Casi dos siglos después el geobotánico Manuel Peinado le devuelve la visita al escritor. Como si se tratase de un cante de ida y vuelta, interpretado por los flamencos de nuestra tierra. El catedrático de la Universidad de Alcalá viaja hasta Nueva York, la ciudad natal de Washington Irving y en una librería de viejo descubre una edición de 1835 de A Tour on the Prairies (Un viaje por las praderas) publicado por Carey, Lea & Blachard. En el prólogo de su posterior traducción al castellano, Peinado comenta: «En el verano de 2012, cuando seguía la ruta de Pony Express desde San Luis a San Francisco, me desvié para tomar la ruta de la expedición Irving». De este modo un granadino del siglo XXI emula a aquel neoyorkino del siglo XIX que recorrió nuestro país hasta quedar deslumbrado por la Alhambra y dejarnos una de sus obras más emblemáticas. El granadino ha recorrido una buena parte de Estados Unidos que nos ha sabido describir con la maestría narrativa que le caracteriza a través de una serie de crónicas.

Un viaje por las praderas

Los planteamientos editoriales a veces suelen ser inescrutables, por tanto nos sentimos incapaces de entender como la editorial Errata Naturae ha traducido A Tour on the Prairies como La frontera salvaje en la edición que acaba de aparecer con traducción de Manuel Peinado Lorca. Tampoco comprendemos porque la generosa y aclaratoria lista de notas no aparecen a pie de página para hacer más comprensible el texto, sin tener que recurrir constantemente a las páginas finales.
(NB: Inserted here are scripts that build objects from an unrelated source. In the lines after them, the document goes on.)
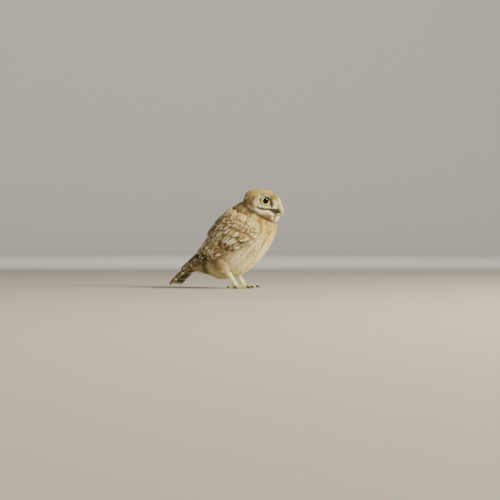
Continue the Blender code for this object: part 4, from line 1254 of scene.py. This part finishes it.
TAIL_ROOT = np.array((-0.0540 + FORWARD, 0.0, 0.0580))
TAIL_TIP = np.array((-0.1155 + FORWARD, 0.0, 0.0085))
TAIL_FEATHERS, TAIL_WIDTH, TAIL_FAN = 12, 0.0115, 2.3

tail_length = np.linalg.norm(TAIL_TIP - TAIL_ROOT)
tail_axis = unit(TAIL_TIP - TAIL_ROOT)
tail_side = np.array((0.0, 1.0, 0.0))
tail_up = unit(np.cross(tail_side, tail_axis))
tail_up = tail_up if tail_up[2] > 0.0 else -tail_up
rows, columns = 20, 7
tail_points = np.empty((TAIL_FEATHERS, rows, columns, 3))
tail_lengths = np.empty(TAIL_FEATHERS)
for i in range(TAIL_FEATHERS):
    out = i - (TAIL_FEATHERS - 1) / 2.0
    swing = math.radians(TAIL_FAN * out)
    ahead = tail_axis * math.cos(swing) + tail_side * math.sin(swing)
    sideways = tail_side * math.cos(swing) - tail_axis * math.sin(swing)
    tail_lengths[i] = tail_length * (1.0 - 0.0016 * out**2)
    sink = 0.00165 * abs(out) + (0.0002 if out > 0 else 0.0)
    start = TAIL_ROOT + tail_side * 0.0009 * out - tail_up * sink
    for r, share in enumerate(grid_rows(rows)):
        centre = start + ahead * share * tail_lengths[i] + tail_up * 0.010 * share * (1.0 - share)
        half = TAIL_WIDTH / 2.0 * np.interp(share, *VANE_OUTLINE.T)
        for c, edge in enumerate(np.linspace(-1.0, 1.0, columns)):
            tail_points[i, r, c] = centre + sideways * half * edge + tail_up * 0.0002 * (1.0 - abs(edge))
tail_normals = np.broadcast_to(tail_up, tail_points.shape)
tail_vanes = (tail_points, tail_normals, tail_lengths, np.full(TAIL_FEATHERS, TAIL_WIDTH))
tail_tone = rng.uniform(0, 1, TAIL_FEATHERS)
tail_batch = batch(tail_vanes, "#6E5A38", (5.0, 0.35, 0.7), (0.0, 1.0 / 3.0, 1.0 / 0.12), tail_tone)
tail = vane_piece("tail_feathers", [tail_batch], 1, 0.0003)
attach(tail, "root")
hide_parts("tail")

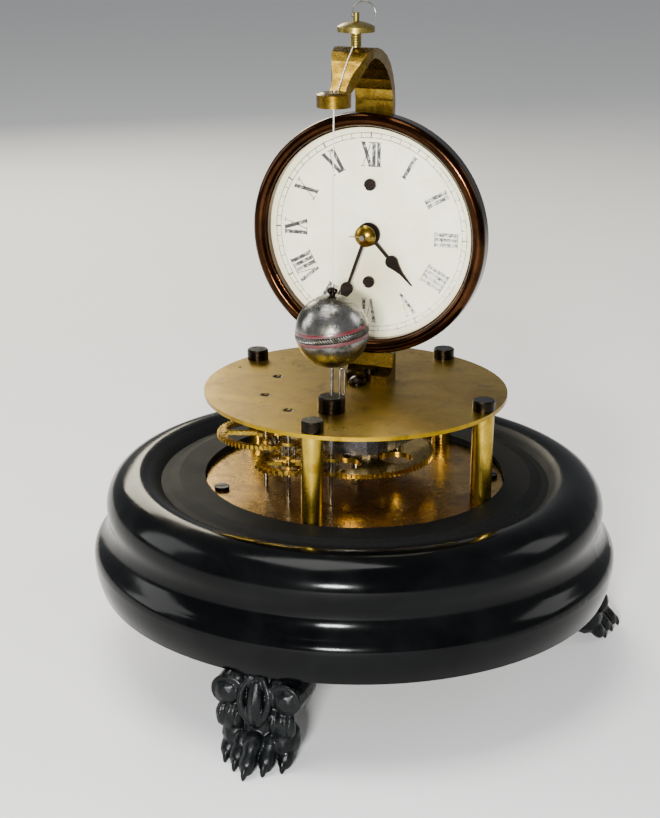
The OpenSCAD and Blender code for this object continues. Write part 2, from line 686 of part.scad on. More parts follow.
module regulator_wire() color(STEEL) translate([strap_x + 0.2, knob_y, hang_z + 19]) {
    translate([-1.2, 0, 0]) rotate([0, 90, 0]) cylinder(r = 0.16, h = 1.8, $fn = 24);
    arc_wire([[1.9, 0.6, 2.9, -40, 229]], 0.15);
}

module thread_lead() color(PAPER)
    wire([[strap_x + 0.2, knob_y - 2.2, hang_z + 12.12], [0.9, -8.7, hang_z + 11.2],
        [0.93, -11.25, hang_z + 9.38], [0.95, -13.8, hang_z + 7.14],
        [0.97, -15.7, hang_z + 5.0], [0.97, -17.8, hang_z + 3.55],
        [0.97, rotary_p[1], hang_z + 3.55], [0.97, rotary_p[1], hang_z + 0.3]], 0.13);

// ---------- dial ----------
module dial_pan() color(BRASS) on_dial(0) difference() {
    union() {
        translate([0, 0, -pan_y0 - 0.7]) cylinder(r = bezel_r - 0.65, h = 0.7, $fn = 128);
        difference() {
            translate([0, 0, -strap_y0]) cylinder(r = bezel_r - 0.65, h = 1, $fn = 128);
            translate([0, 0, -strap_y0 - 1]) cylinder(r = bezel_r - 1.35, h = 3, $fn = 128);
        }
    }
    translate([0, 0, -12]) cylinder(r = 1.9, h = 10, $fn = 64);
    for (s = [-1, 1]) translate([0, s * 12.35, -12]) cylinder(r = 0.8, h = 10, $fn = 32);
}

module dial_paper() color(PAPER) on_dial(0) difference() {
    translate([0, 0, -pan_y0]) cylinder(r = lip_r + 1, h = pan_y0 - face_y, $fn = 128);
    translate([0, 0, -12]) cylinder(r = 1.9, h = 10, $fn = 64);
    for (s = [-1, 1]) translate([0, s * 12.35, -12]) cylinder(r = 0.8, h = 10, $fn = 32);
}

module bezel() color(COPPER) on_dial(0) rotate_extrude($fn = 128) difference() {
    union() {
        translate([bezel_r - 1.65, -5.2]) circle(r = 1.65, $fn = 64);
        translate([lip_r, -face_y]) square([bezel_r - lip_r, face_y - 5.2]);
        translate([lip_r + 0.55, -5.3]) circle(r = 0.55, $fn = 32);
        translate([bezel_r - 0.6, -8.2]) square([0.6, 3]);
    }
    translate([0, -20]) square([lip_r, 40]);
}

module dial_screws() color(STEEL)
    for (s = [-1, 1]) translate([strap_x, 0, dial_z + s * 12.35]) rotate([90, 0, 0]) {
        translate([0, 0, -strap_y1 + 0.1]) cylinder(r = 0.7, h = strap_y1 - face_y, $fn = 32);
        translate([0, 0, -face_y]) rotate(35) screw_head(1.5, 0.8, 0.4);
    }

module minute_stud() color(STEEL) translate([strap_x, 0, dial_z - motion_a])
    rotate([-90, 0, 0]) {
        cyl(0.65, strap_y0 + 0.1, strap_y1 + 3.4);
        cyl(0.95, strap_y1 + 3.4, strap_y1 + 3.9);
    }

module cannon_pinion() color(STEEL) on_dial(strap_y1 + 2.9) linear_extrude(0.9) difference() {
    gear2d(cannon_n, cannon_pr, -90 + 180 / cannon_n, 0.25, 0.36);
    circle(r = hand_bore_r, $fn = 48);
}

module minute_wheel() color(BRASS) translate([strap_x, 0, dial_z - motion_a])
    rotate([90, 0, 0]) difference() {
        union() {
            translate([0, 0, -strap_y1 - 2.8]) linear_extrude(0.7) difference() {
                gear2d(minute_n, minute_pr, 90, 0.25, 0.36);
                for (a = [0, 90, 180, 270]) rotate(a) translate([3, 0])
                    circle(r = 1, $fn = 32);
            }
            translate([0, 0, -strap_y1 - 2.2]) linear_extrude(2)
                gear2d(minute_leaf_n, minute_leaf_pr, 90, 0.25, 0.36);
        }
        translate([0, 0, -strap_y1 - 5]) cylinder(r = 0.7, h = 8, $fn = 32);
    }

hour_pipe_r = 1.68;
module hour_wheel() color(BRASS) on_dial(0) difference() {
    union() {
        translate([0, 0, -strap_y1 - 1]) linear_extrude(0.8)
            gear2d(hour_n, hour_pr, -90 + 180 / hour_n, 0.25, 0.36);
        translate([0, 0, -strap_y1 - 1.6]) cylinder(r = hour_pipe_r, h = strap_y1 - 4.3, $fn = 64);
    }
    translate([0, 0, -20]) cylinder(r = 0.95, h = 30, $fn = 64);
}

// A spade hand: boss, shaft, spade and point, drawn towards twelve
module hand2d(boss, len, spade_at, spade_w, shaft_w) {
    circle(r = boss, $fn = 48);
    polygon([[-shaft_w / 2, 0], [shaft_w / 2, 0], [shaft_w * 0.4, spade_at],
        [-shaft_w * 0.4, spade_at]]);
    translate([0, spade_at]) scale([spade_w / 4, spade_w / 4]) union() {
        circle(r = 2, $fn = 48);
        polygon([[-1.95, 0.4], [1.95, 0.4], [1.15, 2.4], [0.5, 4.6],
            [0.14, 4 * (len - spade_at) / spade_w], [-0.14, 4 * (len - spade_at) / spade_w],
            [-0.5, 4.6], [-1.15, 2.4]]);
    }
}

module hour_hand() color(BLACK) on_dial(0) translate([0, 0, -6.5]) rotate(-hour_a)
    linear_extrude(0.45) difference() {
        hand2d(3, 16.8, 9, 3.3, 0.95);
        circle(r = hour_pipe_r, $fn = 48);
    }

module minute_hand() color(BLACK) on_dial(0) translate([0, 0, -4.2]) rotate(-minute_a)
    linear_extrude(0.45) difference() {
        hand2d(1.9, 23.4, 14.6, 3.3, 0.9);
        circle(r = 0.66, $fn = 48);
    }

module hand_collet() color(BRASS) on_dial(0) difference() {
    translate([0, 0, -3.7]) intersection() {
        translate([0, 0, -2.2]) sphere(r = 3.6, $fn = 64);
        cylinder(r = 2.75, h = 4, $fn = 64);
    }
    translate([0, 0, -9]) cylinder(r = 0.66, h = 12, $fn = 48);
}

module taper_pin() color(BRASS) on_dial(0) translate([-3.6, 0, pin_z]) rotate([0, 90, 0])
    cylinder(r1 = 0.12, r2 = 0.28, h = 6.2, $fn = 24);

// ---------- pendulum ----------
module thread_knot() color(IRON) translate([rotary_p[0], rotary_p[1], knot_z])
    sphere(r = knot_r, $fn = 32);

eye_z = ball_z + ball_r;
module suspension_thread() color(PAPER) at(rotary_p)
    cyl(thread_r, eye_z + 1.5, knot_z - knot_r);

band_tilt = 8;
band_h = 1.5;
module ball() color(SILVER) translate([rotary_p[0], rotary_p[1], ball_z]) difference() {
    sphere(r = ball_r, $fn = 96);
    rotate(20) rotate([0, -band_tilt, 0]) rotate_extrude($fn = 96)
        translate([ball_r - 0.35, -band_h / 2]) square([2, band_h]);
    translate([0, 0, ball_r - 1.6]) cylinder(r = 0.45, h = 3, $fn = 32);
    translate([0, 0, -ball_r - 1]) cylinder(r = pin_r, h = 3, $fn = 32);
}

module ball_band() color(SILVER) translate([rotary_p[0], rotary_p[1], ball_z])
    rotate(20) rotate([0, -band_tilt, 0]) rotate_extrude($fn = 96) intersection() {
        translate([ball_r - 0.35, -band_h / 2]) square([2, band_h]);
        circle(r = ball_r + 0.05, $fn = 96);
    }

module ball_eye() color(STEEL) translate([rotary_p[0], rotary_p[1], eye_z]) {
    translate([0, 0, -1.5]) cylinder(r = 0.45, h = 1.8, $fn = 32);
    difference() {
        union() {
            cylinder(r = 0.75, h = 0.5, $fn = 32);
            for (s = [-1, 1]) translate([s * 0.62, 0, 1.05]) sphere(r = 0.72, $fn = 32);
            translate([0, 0, 1]) cylinder(r = 0.45, h = 1, $fn = 32);
        }
        translate([0, 0, 1.5]) cylinder(r = thread_r + 0.01, h = 2, $fn = 24);
    }
}

module ball_pin() color(STEEL) at(rotary_p) difference() {
    cyl(pin_r, collar_top + 0.35, ball_z - ball_r + 2);
    for (i = [0:7]) translate([0, 0, collar_top + 0.95 + i * 0.8]) rotate_extrude($fn = 32)
        translate([pin_r - 0.12, 0]) square([1, 0.3]);
}

base();
foot_front();
foot_right();
foot_left();
foot_screws();
bottom_plate();
plate_screws();
pillars();
top_plate();
pillar_nuts();
great_wheel();
winding_arbor();
arbor_cap();
ratchet_wheel();
click();
click_rivets();
click_spring();
mainspring();
second_arbor();
second_shrouds();
second_wheel();
third_arbor();
third_shrouds();
third_wheel();
fourth_arbor();
fourth_shrouds();
fourth_wheel();
rotary_arbor();
rotary_shrouds();
crutch_collar();
crutch_wire();
drive_arbor();
drive_shrouds();
crown_wheel();
hand_arbor();
bracket();
bracket_screws();
back_cock();
regulator_screw();
regulator_wire();
thread_lead();
dial_pan();
dial_paper();
bezel();
dial_screws();
minute_stud();
cannon_pinion();
minute_wheel();
hour_wheel();
hour_hand();
minute_hand();
hand_collet();
taper_pin();
thread_knot();
suspension_thread();
ball();
ball_band();
ball_eye();
ball_pin();
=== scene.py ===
import math

import bmesh
import bpy
from mathutils import Matrix, Vector


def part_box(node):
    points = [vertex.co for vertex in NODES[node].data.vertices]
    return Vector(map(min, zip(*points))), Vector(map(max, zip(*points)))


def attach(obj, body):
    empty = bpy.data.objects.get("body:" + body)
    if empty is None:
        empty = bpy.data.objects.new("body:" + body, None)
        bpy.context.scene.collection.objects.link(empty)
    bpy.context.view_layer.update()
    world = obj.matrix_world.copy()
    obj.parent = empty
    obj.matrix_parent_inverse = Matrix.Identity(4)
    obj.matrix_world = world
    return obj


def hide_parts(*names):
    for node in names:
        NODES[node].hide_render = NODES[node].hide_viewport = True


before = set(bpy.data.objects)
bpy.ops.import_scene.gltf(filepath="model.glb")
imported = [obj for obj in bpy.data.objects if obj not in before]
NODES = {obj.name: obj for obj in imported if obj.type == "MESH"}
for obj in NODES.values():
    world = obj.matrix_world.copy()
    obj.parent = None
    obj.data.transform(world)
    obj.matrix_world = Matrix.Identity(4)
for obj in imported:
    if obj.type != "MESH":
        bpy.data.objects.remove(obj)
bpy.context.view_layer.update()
MM = 0.001


# ---------- camera, light, floor ----------
def look(azimuth, elevation, roll=0.0):
    """Rotation whose +Z looks back from the object at this azimuth and elevation."""
    a, e, r = map(math.radians, (azimuth, elevation, roll))
    back = Vector((math.sin(a) * math.cos(e), -math.cos(a) * math.cos(e), math.sin(e)))
    right = Vector((math.cos(a), math.sin(a), 0))
    up = back.cross(right)
    return Matrix((right * math.cos(r) + up * math.sin(r),
                   up * math.cos(r) - right * math.sin(r), back)).transposed().to_4x4()


cam_data = bpy.data.cameras.new("camera")
cam_data.sensor_width = 36
cam_data.lens = 72.66
cam_data.clip_start = 0.01
camera = bpy.data.objects.new("camera", cam_data)
camera.matrix_world = Matrix.Translation((0.13233, -0.37549, 0.19999)) @ look(20.344, 18.59, 0.4)
bpy.context.scene.collection.objects.link(camera)
bpy.context.scene.camera = camera


def softbox(name, azimuth, elevation, distance, size, power, colour=(1, 1, 1),
            target=(0, 0, 0.06)):
    data = bpy.data.lights.new(name, "AREA")
    data.shape = "RECTANGLE"
    data.size, data.size_y = size
    data.energy = power
    data.color = colour
    o = bpy.data.objects.new(name, data)
    turn = look(azimuth, elevation)
    o.matrix_world = Matrix.Translation(Vector(target) + turn.col[2].to_3d() * distance) @ turn
    bpy.context.scene.collection.objects.link(o)
    return o


softbox("key", 12, 14, 0.62, (0.09, 0.04), 8.0)
softbox("overhead", -35, 78, 0.75, (0.4, 0.4), 5.4, (1, 0.985, 0.96))
softbox("side", -75, 22, 0.8, (0.3, 0.5), 2.6)
softbox("rim", 118, 28, 0.9, (0.3, 0.4), 1.6)
softbox("back_left", 222, 25, 0.8, (0.35, 0.25), 3.6, (1, 0.93, 0.72))

world = bpy.data.worlds.new("studio")
bpy.context.scene.world = world
world.use_nodes = True
wt = world.node_tree
wt.nodes.clear()
w_out = wt.nodes.new("ShaderNodeOutputWorld")
w_mix = wt.nodes.new("ShaderNodeMixShader")
w_path = wt.nodes.new("ShaderNodeLightPath")
w_seen = wt.nodes.new("ShaderNodeBackground")
w_seen.inputs[0].default_value = (0.96, 0.96, 0.95, 1)
w_seen.inputs[1].default_value = 3.0
w_lit = wt.nodes.new("ShaderNodeBackground")
w_lit.inputs[0].default_value = (0.95, 0.97, 1, 1)
w_lit.inputs[1].default_value = 0.34
wt.links.new(w_path.outputs["Is Camera Ray"], w_mix.inputs[0])
wt.links.new(w_lit.outputs[0], w_mix.inputs[1])
wt.links.new(w_seen.outputs[0], w_mix.inputs[2])
wt.links.new(w_mix.outputs[0], w_out.inputs[0])


# ---------- node materials ----------
# the colour sockets of the Mix node share their names with its float and vector ones
MIX_A, MIX_B, MIX_RESULT = 6, 7, 2


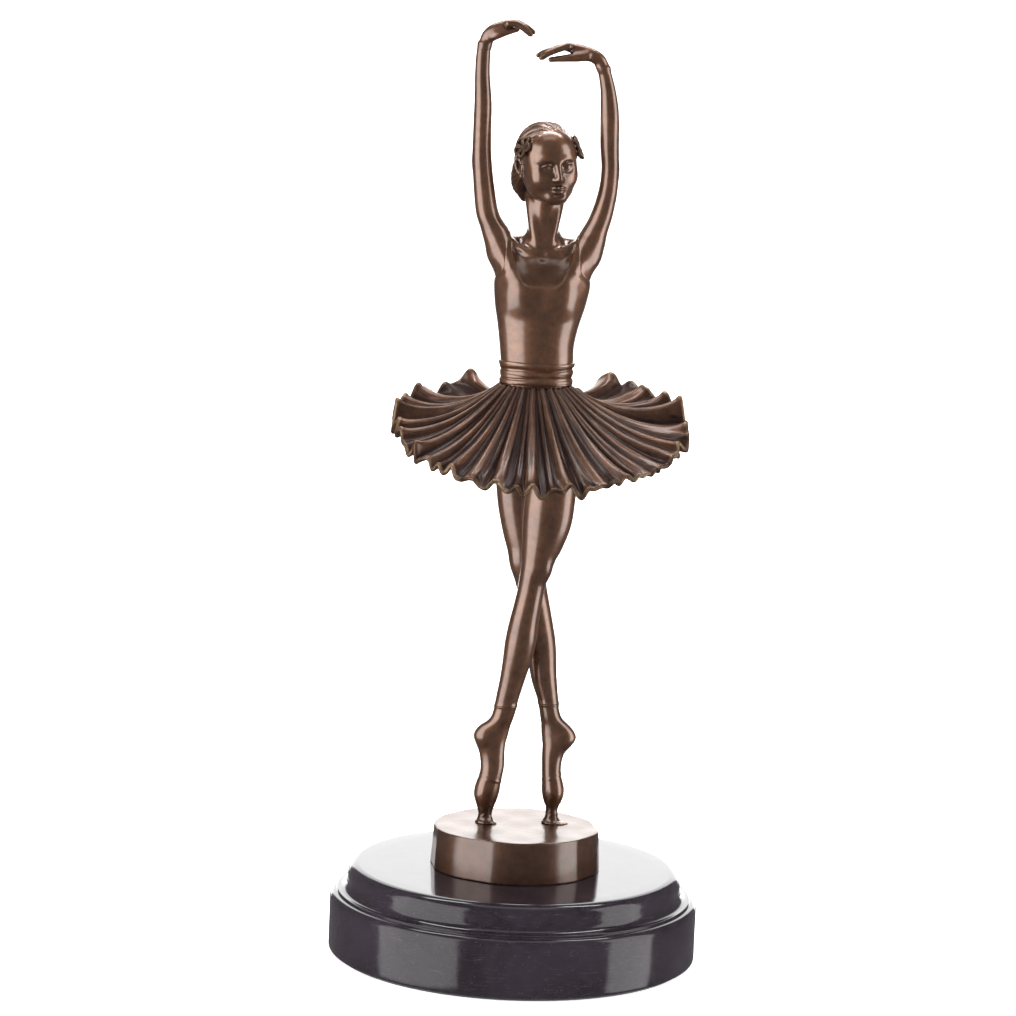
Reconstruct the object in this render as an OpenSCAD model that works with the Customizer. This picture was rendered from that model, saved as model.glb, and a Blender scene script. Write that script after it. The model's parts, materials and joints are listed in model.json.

Por otro lado se podría haber intentado sintetizar el exhaustivo estudio que el traductor ha realizado sobre el autor y su tiempo, publicando un extracto a modo de necesaria introducción. Estudio al que solamente se puede acceder a través de internet, como se indica en la primera nota del texto. También hubiese sido de gran utilidad ilustrar la edición con un croquis de los territorios que Irving recorre en este –por otro lado– atractivo relato.

Cubierta Frontera salvaje

Cubierta de “La frontera salvaje” (Errata Naturae) y “Caza del búfalo”, litografía de George Catlin (1844).

El regreso del escritor

Tras casi dos décadas por el extranjero, Irving regresa a su ciudad natal en 1832. Ante el fracaso económico de sus inversiones y proyectos, decide volver a escribir; tal vez motivado por el éxito reciente de James Fernimore Cooper con su novela El último mohicano (Ed. Bruguera), aquella obra supuso toda una denuncia de cómo la belleza de la naturaleza estaba siendo mancillada por la violencia de la América colonial. En septiembre de ese mismo año Irving contacta con H. L. Ellsworth, recien nombrado Comisionado para Asuntos Indígenas, quien se mostrará encantado de que el magnífico escritor, recuperado de Europa, decida acompañarle en su expedición topográfica a través de las praderas, en un intento por descubrir lo más profundo y desconocido del territorio indio. Mientras la misión de Ellsworth tiene como finalidad última controlar los asentamientos indios y las complejas relaciones con los colonos blancos, el propósito de Irving parecer ser querer demostrar a sus compatriotas su valía literaria, frente a algunas críticas que ya lo consideraban un autor europeo que le había dado la espalda a su país. Formula entonces una ambiciosa saga sobre el Lejano Oeste que se inicia con esta ruta a la búsqueda de los cazadores de bisontes y continuará en volúmenes posteriores dedicados a las legendarias figuras del magnate de la piel John Jacob Astor y el explorador Benjamin Bonneville. Creo que le queda larga labor de traducción a Manuel Peinado porque nosotros estaremos esperando recuperar la continuidad de esta trilogía y poder descubrir así ese otro mundo de los chéroquis, los pawnis, los comanches, los osages y todas aquellas tribus masacradas por el hombre blanco. Es posible que la culpa sea de nuestro nuestro imaginario infantil, junto a Julio Verne y Emilio Salgari, siempre nos ha quedado el recuerdo imborrable de las fabulosas novelas de Karl May (Ed. Molino), aquel escritor alemán ciego que hasta el final de sus días no llegó a pisar el Lejano Oeste, sin embargo su personaje del indio apache Winnetou, tuvo en nuestra lejana infancia la misma presencia que la del Rey Boabdil suspirando cuando perdía para siempre la silueta de su ciudad de Granada.